(Dataset excerpt)
________________

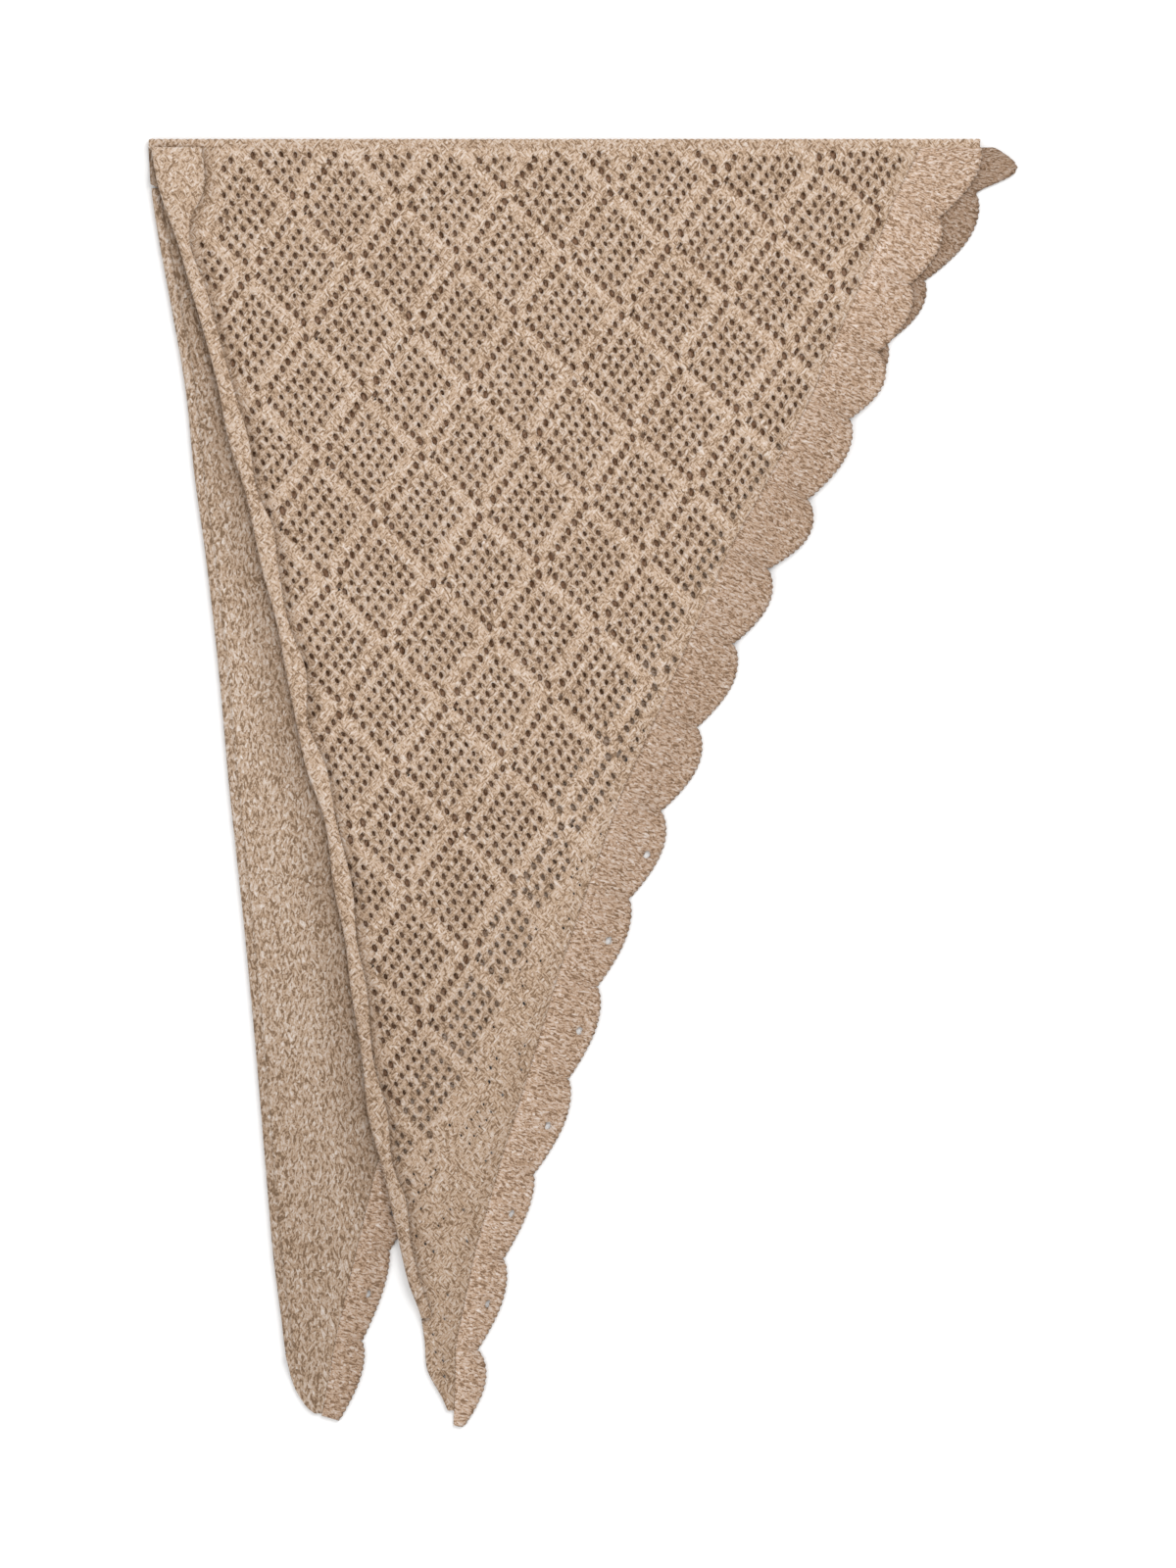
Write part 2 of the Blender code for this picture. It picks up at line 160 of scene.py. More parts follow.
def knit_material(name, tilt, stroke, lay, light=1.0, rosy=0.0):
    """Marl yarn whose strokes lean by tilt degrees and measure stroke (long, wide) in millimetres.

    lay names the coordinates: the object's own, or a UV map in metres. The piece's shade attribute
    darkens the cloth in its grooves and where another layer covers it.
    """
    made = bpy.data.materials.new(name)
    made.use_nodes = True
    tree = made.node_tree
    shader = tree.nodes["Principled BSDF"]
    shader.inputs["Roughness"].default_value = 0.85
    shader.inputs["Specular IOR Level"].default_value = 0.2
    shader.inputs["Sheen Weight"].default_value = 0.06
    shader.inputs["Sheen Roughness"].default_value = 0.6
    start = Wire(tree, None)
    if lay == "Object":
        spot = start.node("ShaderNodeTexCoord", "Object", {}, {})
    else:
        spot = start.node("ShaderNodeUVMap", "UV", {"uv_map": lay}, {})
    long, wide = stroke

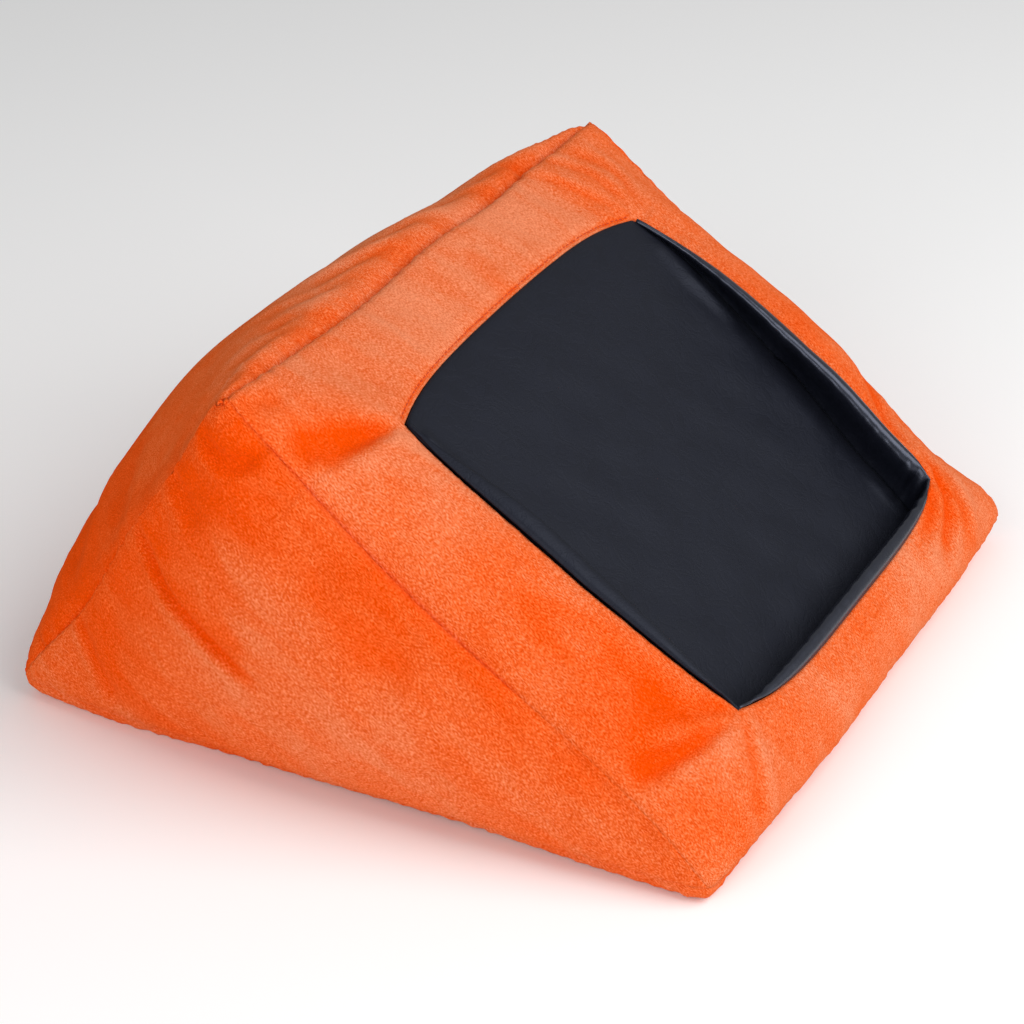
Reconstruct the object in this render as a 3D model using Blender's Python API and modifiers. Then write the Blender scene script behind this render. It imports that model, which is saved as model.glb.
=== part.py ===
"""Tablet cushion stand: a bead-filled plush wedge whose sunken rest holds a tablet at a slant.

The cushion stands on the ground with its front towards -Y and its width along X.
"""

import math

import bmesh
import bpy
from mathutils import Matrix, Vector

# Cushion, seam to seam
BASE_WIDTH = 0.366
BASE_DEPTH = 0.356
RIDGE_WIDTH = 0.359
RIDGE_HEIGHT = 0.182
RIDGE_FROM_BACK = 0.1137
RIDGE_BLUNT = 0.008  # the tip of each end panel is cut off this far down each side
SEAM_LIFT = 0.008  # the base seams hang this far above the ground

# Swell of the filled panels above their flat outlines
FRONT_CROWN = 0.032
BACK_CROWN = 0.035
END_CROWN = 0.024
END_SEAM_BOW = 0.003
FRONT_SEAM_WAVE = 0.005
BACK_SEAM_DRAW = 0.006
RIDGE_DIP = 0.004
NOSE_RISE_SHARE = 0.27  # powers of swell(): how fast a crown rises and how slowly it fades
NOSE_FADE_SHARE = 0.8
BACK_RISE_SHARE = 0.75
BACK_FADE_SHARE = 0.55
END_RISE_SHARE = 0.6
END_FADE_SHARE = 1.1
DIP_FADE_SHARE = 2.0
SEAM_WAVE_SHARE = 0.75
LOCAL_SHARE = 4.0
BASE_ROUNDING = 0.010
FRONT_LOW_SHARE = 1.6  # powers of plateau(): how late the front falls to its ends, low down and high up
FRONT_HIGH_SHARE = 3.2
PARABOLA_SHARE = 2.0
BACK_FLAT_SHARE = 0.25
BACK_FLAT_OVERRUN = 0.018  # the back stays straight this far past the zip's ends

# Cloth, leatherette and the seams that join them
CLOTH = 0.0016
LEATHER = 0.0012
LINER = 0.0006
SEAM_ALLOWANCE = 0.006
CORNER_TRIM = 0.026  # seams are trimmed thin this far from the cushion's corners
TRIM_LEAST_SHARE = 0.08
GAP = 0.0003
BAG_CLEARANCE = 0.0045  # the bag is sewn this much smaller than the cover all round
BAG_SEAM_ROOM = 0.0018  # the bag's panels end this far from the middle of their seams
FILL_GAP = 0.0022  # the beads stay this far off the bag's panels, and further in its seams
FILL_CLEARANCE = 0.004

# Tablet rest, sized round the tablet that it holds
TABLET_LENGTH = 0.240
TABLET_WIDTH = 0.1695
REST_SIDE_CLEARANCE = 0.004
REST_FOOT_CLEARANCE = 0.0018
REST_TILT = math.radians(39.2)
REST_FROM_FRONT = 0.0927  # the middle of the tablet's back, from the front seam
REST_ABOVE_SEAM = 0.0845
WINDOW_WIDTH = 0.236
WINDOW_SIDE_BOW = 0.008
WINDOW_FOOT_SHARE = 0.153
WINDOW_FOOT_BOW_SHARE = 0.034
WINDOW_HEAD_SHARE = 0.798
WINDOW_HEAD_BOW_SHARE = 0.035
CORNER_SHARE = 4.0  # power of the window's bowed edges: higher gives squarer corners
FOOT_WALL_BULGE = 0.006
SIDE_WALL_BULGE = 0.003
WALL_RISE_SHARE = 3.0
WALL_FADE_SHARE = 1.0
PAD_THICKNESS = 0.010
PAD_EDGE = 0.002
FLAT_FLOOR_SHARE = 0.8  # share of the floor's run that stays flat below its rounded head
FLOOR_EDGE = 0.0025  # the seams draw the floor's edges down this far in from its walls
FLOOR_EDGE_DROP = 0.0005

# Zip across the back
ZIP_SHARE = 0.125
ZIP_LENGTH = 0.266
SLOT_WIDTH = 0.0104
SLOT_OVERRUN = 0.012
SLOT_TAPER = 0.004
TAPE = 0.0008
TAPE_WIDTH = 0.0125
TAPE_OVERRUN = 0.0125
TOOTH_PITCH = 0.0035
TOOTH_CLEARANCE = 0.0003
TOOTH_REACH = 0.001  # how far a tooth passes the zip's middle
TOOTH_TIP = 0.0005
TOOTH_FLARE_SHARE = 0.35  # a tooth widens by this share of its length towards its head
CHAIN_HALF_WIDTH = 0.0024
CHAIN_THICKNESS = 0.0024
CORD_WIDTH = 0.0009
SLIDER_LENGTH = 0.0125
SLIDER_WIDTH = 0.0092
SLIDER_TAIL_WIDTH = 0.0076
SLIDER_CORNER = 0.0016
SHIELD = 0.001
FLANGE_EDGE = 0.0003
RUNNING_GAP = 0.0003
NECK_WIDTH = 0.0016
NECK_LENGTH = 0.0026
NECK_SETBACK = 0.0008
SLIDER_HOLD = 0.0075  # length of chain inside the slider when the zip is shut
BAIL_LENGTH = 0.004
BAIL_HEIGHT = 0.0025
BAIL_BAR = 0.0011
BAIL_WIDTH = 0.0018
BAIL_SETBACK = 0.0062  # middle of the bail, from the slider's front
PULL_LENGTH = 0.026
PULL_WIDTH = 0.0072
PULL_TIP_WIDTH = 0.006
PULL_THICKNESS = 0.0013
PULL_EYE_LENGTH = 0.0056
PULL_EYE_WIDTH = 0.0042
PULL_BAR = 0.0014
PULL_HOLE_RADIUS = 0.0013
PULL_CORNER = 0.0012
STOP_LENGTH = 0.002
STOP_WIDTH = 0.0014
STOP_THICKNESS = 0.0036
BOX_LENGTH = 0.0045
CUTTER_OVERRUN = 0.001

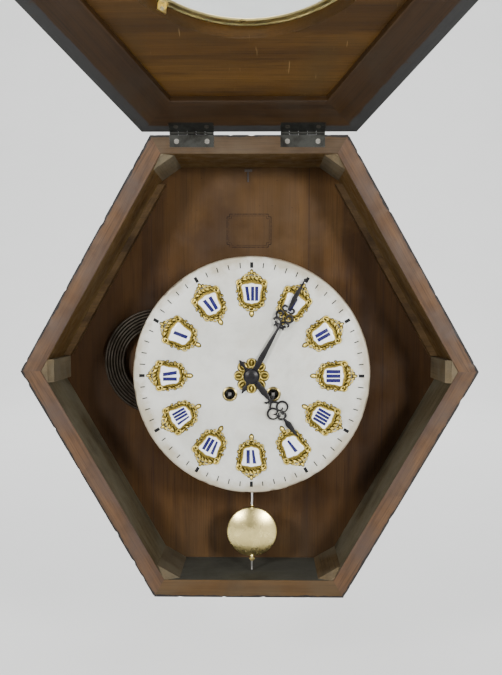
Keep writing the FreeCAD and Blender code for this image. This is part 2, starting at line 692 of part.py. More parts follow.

________________

• _Required task_:
Take the material above and return all of it exactly.

• _Solution for this problem_:
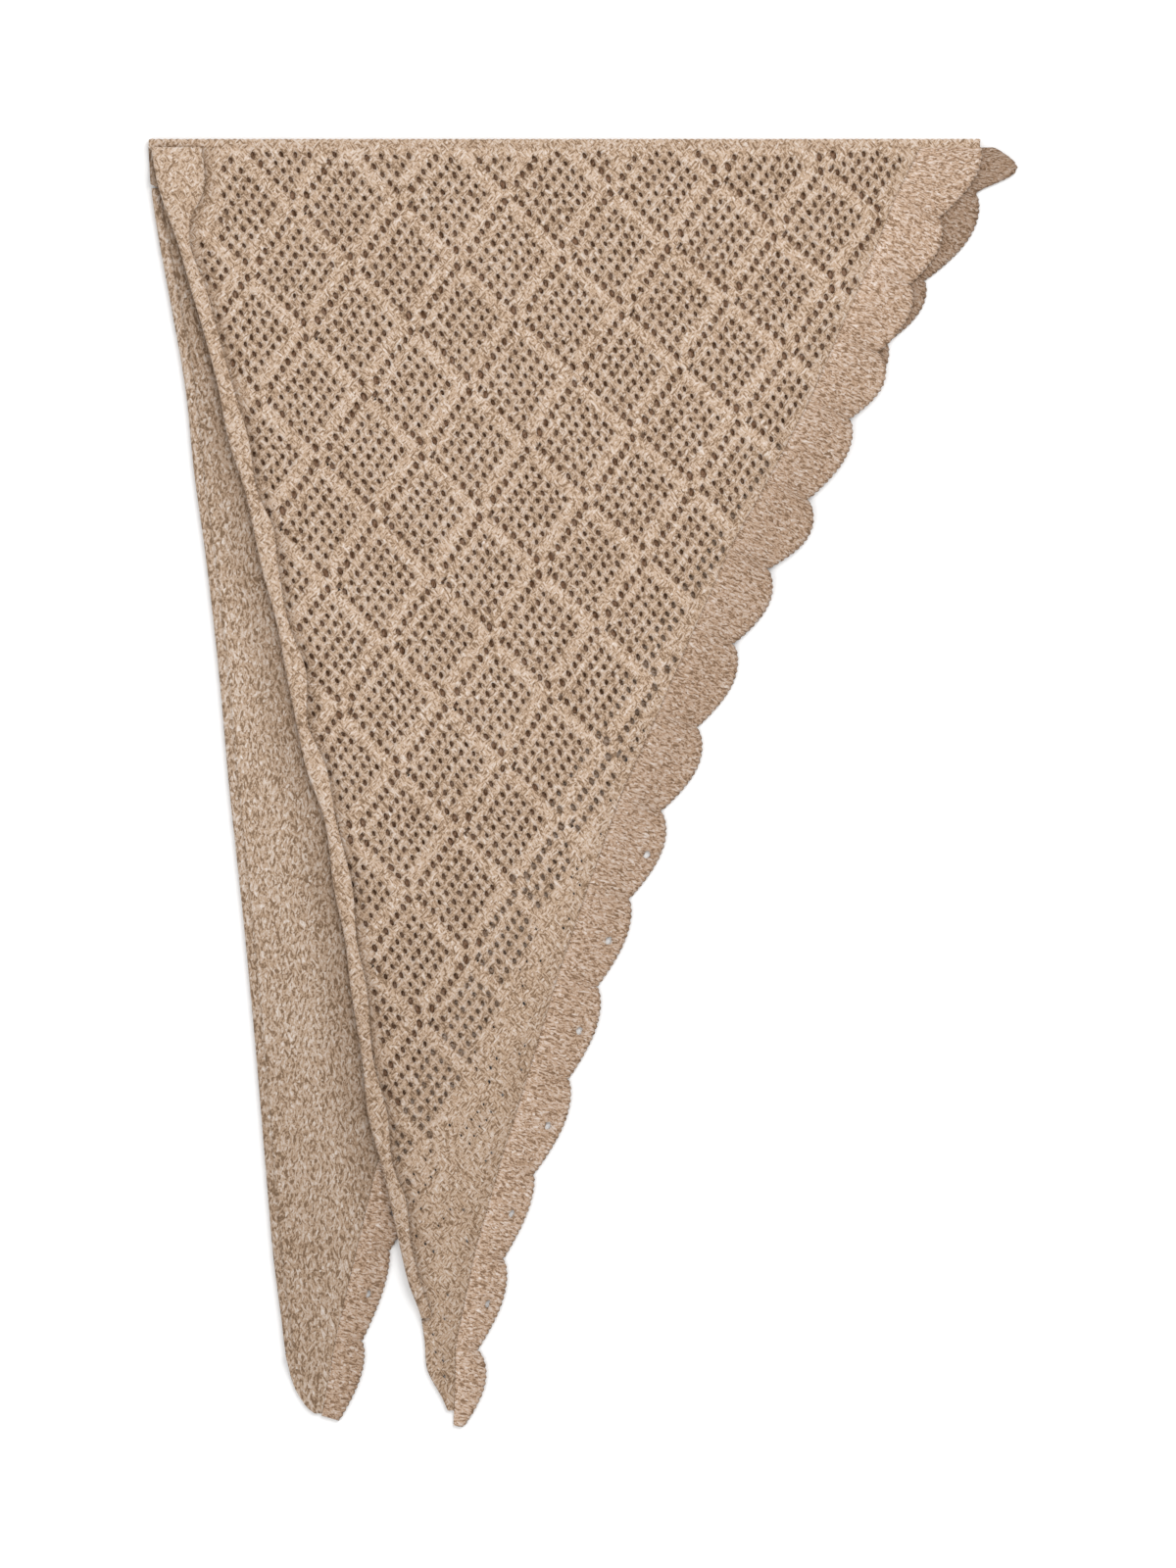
Write part 2 of the Blender code for this picture. It picks up at line 160 of scene.py. More parts follow.
def knit_material(name, tilt, stroke, lay, light=1.0, rosy=0.0):
    """Marl yarn whose strokes lean by tilt degrees and measure stroke (long, wide) in millimetres.

    lay names the coordinates: the object's own, or a UV map in metres. The piece's shade attribute
    darkens the cloth in its grooves and where another layer covers it.
    """
    made = bpy.data.materials.new(name)
    made.use_nodes = True
    tree = made.node_tree
    shader = tree.nodes["Principled BSDF"]
    shader.inputs["Roughness"].default_value = 0.85
    shader.inputs["Specular IOR Level"].default_value = 0.2
    shader.inputs["Sheen Weight"].default_value = 0.06
    shader.inputs["Sheen Roughness"].default_value = 0.6
    start = Wire(tree, None)
    if lay == "Object":
        spot = start.node("ShaderNodeTexCoord", "Object", {}, {})
    else:
        spot = start.node("ShaderNodeUVMap", "UV", {"uv_map": lay}, {})
    long, wide = stroke

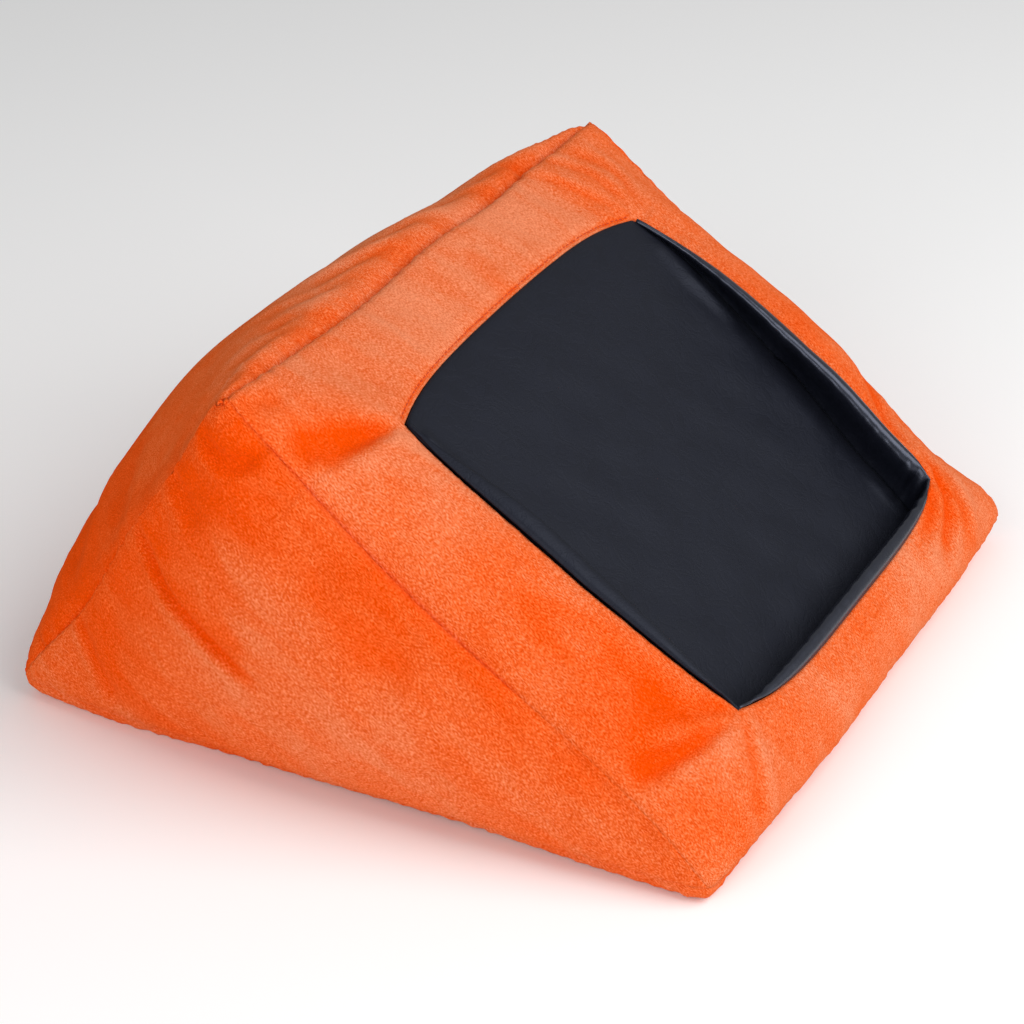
Reconstruct the object in this render as a 3D model using Blender's Python API and modifiers. Then write the Blender scene script behind this render. It imports that model, which is saved as model.glb.
=== part.py ===
"""Tablet cushion stand: a bead-filled plush wedge whose sunken rest holds a tablet at a slant.

The cushion stands on the ground with its front towards -Y and its width along X.
"""

import math

import bmesh
import bpy
from mathutils import Matrix, Vector

# Cushion, seam to seam
BASE_WIDTH = 0.366
BASE_DEPTH = 0.356
RIDGE_WIDTH = 0.359
RIDGE_HEIGHT = 0.182
RIDGE_FROM_BACK = 0.1137
RIDGE_BLUNT = 0.008  # the tip of each end panel is cut off this far down each side
SEAM_LIFT = 0.008  # the base seams hang this far above the ground

# Swell of the filled panels above their flat outlines
FRONT_CROWN = 0.032
BACK_CROWN = 0.035
END_CROWN = 0.024
END_SEAM_BOW = 0.003
FRONT_SEAM_WAVE = 0.005
BACK_SEAM_DRAW = 0.006
RIDGE_DIP = 0.004
NOSE_RISE_SHARE = 0.27  # powers of swell(): how fast a crown rises and how slowly it fades
NOSE_FADE_SHARE = 0.8
BACK_RISE_SHARE = 0.75
BACK_FADE_SHARE = 0.55
END_RISE_SHARE = 0.6
END_FADE_SHARE = 1.1
DIP_FADE_SHARE = 2.0
SEAM_WAVE_SHARE = 0.75
LOCAL_SHARE = 4.0
BASE_ROUNDING = 0.010
FRONT_LOW_SHARE = 1.6  # powers of plateau(): how late the front falls to its ends, low down and high up
FRONT_HIGH_SHARE = 3.2
PARABOLA_SHARE = 2.0
BACK_FLAT_SHARE = 0.25
BACK_FLAT_OVERRUN = 0.018  # the back stays straight this far past the zip's ends

# Cloth, leatherette and the seams that join them
CLOTH = 0.0016
LEATHER = 0.0012
LINER = 0.0006
SEAM_ALLOWANCE = 0.006
CORNER_TRIM = 0.026  # seams are trimmed thin this far from the cushion's corners
TRIM_LEAST_SHARE = 0.08
GAP = 0.0003
BAG_CLEARANCE = 0.0045  # the bag is sewn this much smaller than the cover all round
BAG_SEAM_ROOM = 0.0018  # the bag's panels end this far from the middle of their seams
FILL_GAP = 0.0022  # the beads stay this far off the bag's panels, and further in its seams
FILL_CLEARANCE = 0.004

# Tablet rest, sized round the tablet that it holds
TABLET_LENGTH = 0.240
TABLET_WIDTH = 0.1695
REST_SIDE_CLEARANCE = 0.004
REST_FOOT_CLEARANCE = 0.0018
REST_TILT = math.radians(39.2)
REST_FROM_FRONT = 0.0927  # the middle of the tablet's back, from the front seam
REST_ABOVE_SEAM = 0.0845
WINDOW_WIDTH = 0.236
WINDOW_SIDE_BOW = 0.008
WINDOW_FOOT_SHARE = 0.153
WINDOW_FOOT_BOW_SHARE = 0.034
WINDOW_HEAD_SHARE = 0.798
WINDOW_HEAD_BOW_SHARE = 0.035
CORNER_SHARE = 4.0  # power of the window's bowed edges: higher gives squarer corners
FOOT_WALL_BULGE = 0.006
SIDE_WALL_BULGE = 0.003
WALL_RISE_SHARE = 3.0
WALL_FADE_SHARE = 1.0
PAD_THICKNESS = 0.010
PAD_EDGE = 0.002
FLAT_FLOOR_SHARE = 0.8  # share of the floor's run that stays flat below its rounded head
FLOOR_EDGE = 0.0025  # the seams draw the floor's edges down this far in from its walls
FLOOR_EDGE_DROP = 0.0005

# Zip across the back
ZIP_SHARE = 0.125
ZIP_LENGTH = 0.266
SLOT_WIDTH = 0.0104
SLOT_OVERRUN = 0.012
SLOT_TAPER = 0.004
TAPE = 0.0008
TAPE_WIDTH = 0.0125
TAPE_OVERRUN = 0.0125
TOOTH_PITCH = 0.0035
TOOTH_CLEARANCE = 0.0003
TOOTH_REACH = 0.001  # how far a tooth passes the zip's middle
TOOTH_TIP = 0.0005
TOOTH_FLARE_SHARE = 0.35  # a tooth widens by this share of its length towards its head
CHAIN_HALF_WIDTH = 0.0024
CHAIN_THICKNESS = 0.0024
CORD_WIDTH = 0.0009
SLIDER_LENGTH = 0.0125
SLIDER_WIDTH = 0.0092
SLIDER_TAIL_WIDTH = 0.0076
SLIDER_CORNER = 0.0016
SHIELD = 0.001
FLANGE_EDGE = 0.0003
RUNNING_GAP = 0.0003
NECK_WIDTH = 0.0016
NECK_LENGTH = 0.0026
NECK_SETBACK = 0.0008
SLIDER_HOLD = 0.0075  # length of chain inside the slider when the zip is shut
BAIL_LENGTH = 0.004
BAIL_HEIGHT = 0.0025
BAIL_BAR = 0.0011
BAIL_WIDTH = 0.0018
BAIL_SETBACK = 0.0062  # middle of the bail, from the slider's front
PULL_LENGTH = 0.026
PULL_WIDTH = 0.0072
PULL_TIP_WIDTH = 0.006
PULL_THICKNESS = 0.0013
PULL_EYE_LENGTH = 0.0056
PULL_EYE_WIDTH = 0.0042
PULL_BAR = 0.0014
PULL_HOLE_RADIUS = 0.0013
PULL_CORNER = 0.0012
STOP_LENGTH = 0.002
STOP_WIDTH = 0.0014
STOP_THICKNESS = 0.0036
BOX_LENGTH = 0.0045
CUTTER_OVERRUN = 0.001

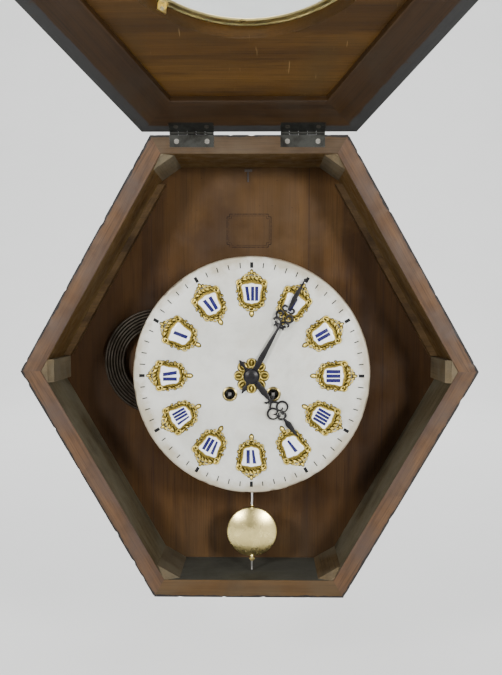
Keep writing the FreeCAD and Blender code for this image. This is part 2, starting at line 692 of part.py. More parts follow.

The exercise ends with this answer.